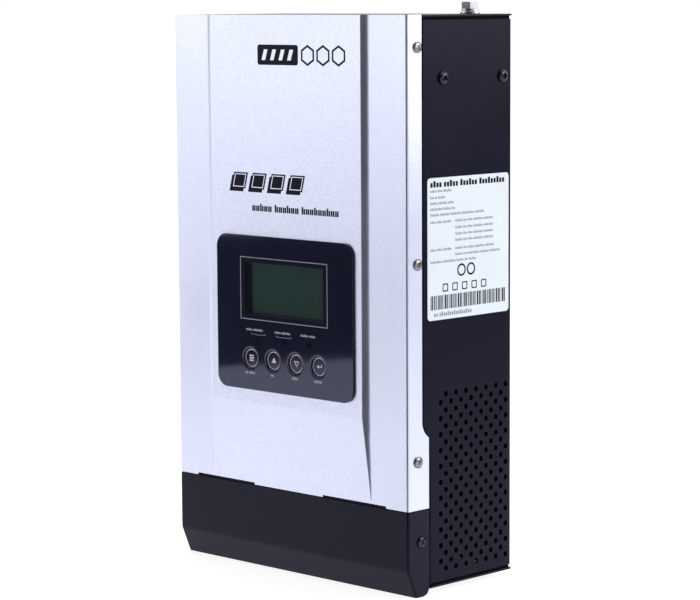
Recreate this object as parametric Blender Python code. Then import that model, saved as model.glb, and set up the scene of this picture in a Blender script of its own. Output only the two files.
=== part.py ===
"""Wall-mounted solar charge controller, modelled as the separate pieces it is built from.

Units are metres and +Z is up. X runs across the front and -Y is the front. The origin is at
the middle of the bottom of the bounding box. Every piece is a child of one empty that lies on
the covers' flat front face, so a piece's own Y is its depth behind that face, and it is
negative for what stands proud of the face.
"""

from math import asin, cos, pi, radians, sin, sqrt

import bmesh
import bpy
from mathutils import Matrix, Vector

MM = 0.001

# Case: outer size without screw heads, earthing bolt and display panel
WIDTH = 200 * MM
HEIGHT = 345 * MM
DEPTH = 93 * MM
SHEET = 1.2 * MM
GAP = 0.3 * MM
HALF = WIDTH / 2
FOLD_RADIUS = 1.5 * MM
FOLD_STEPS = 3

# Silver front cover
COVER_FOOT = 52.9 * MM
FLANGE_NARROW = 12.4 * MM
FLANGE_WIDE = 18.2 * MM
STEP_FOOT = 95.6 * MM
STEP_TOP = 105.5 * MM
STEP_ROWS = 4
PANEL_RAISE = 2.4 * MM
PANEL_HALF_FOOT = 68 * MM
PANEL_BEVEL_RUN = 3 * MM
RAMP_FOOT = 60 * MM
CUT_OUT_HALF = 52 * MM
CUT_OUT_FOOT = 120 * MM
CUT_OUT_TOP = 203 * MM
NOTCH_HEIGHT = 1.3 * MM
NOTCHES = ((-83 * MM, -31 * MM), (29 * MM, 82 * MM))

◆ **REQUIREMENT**
Only the number is wanted: how many lines above include the word "import"?

◆ **THE SOLUTION**
5